** START Supplied information **

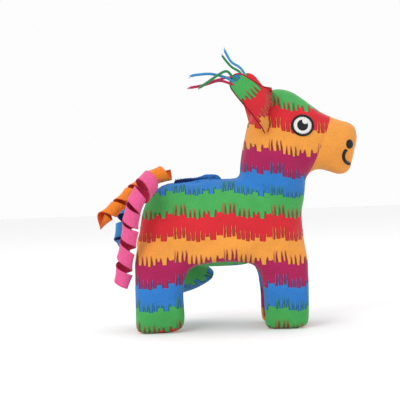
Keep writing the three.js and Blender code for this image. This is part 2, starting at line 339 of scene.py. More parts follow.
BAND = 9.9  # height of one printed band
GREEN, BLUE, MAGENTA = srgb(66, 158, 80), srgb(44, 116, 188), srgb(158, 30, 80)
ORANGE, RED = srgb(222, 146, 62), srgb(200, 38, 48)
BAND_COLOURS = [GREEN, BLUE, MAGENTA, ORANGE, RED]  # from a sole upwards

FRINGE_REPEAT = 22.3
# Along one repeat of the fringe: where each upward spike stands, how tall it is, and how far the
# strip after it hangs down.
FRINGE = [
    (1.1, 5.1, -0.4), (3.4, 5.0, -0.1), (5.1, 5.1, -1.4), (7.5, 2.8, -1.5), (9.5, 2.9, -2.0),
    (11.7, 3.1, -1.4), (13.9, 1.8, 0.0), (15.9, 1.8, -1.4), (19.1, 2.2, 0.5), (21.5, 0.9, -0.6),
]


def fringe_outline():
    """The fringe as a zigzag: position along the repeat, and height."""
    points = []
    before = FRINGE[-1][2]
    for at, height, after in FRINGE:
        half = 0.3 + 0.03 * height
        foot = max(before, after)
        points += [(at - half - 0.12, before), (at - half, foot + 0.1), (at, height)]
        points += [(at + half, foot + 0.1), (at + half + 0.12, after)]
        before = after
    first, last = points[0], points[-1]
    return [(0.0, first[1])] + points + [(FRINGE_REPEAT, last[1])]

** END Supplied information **

**Set task**
Set down verbatim only the lines between the start of the data above and the line with "BAND_COLOURS = [GREEN, BLUE, MAGENTA, ORANGE, RED]", both boundaries included.

**Task result**
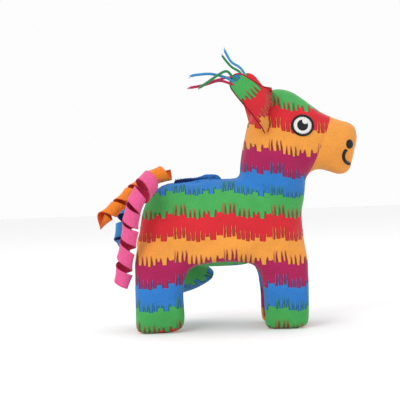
Keep writing the three.js and Blender code for this image. This is part 2, starting at line 339 of scene.py. More parts follow.
BAND = 9.9  # height of one printed band
GREEN, BLUE, MAGENTA = srgb(66, 158, 80), srgb(44, 116, 188), srgb(158, 30, 80)
ORANGE, RED = srgb(222, 146, 62), srgb(200, 38, 48)
BAND_COLOURS = [GREEN, BLUE, MAGENTA, ORANGE, RED]  # from a sole upwards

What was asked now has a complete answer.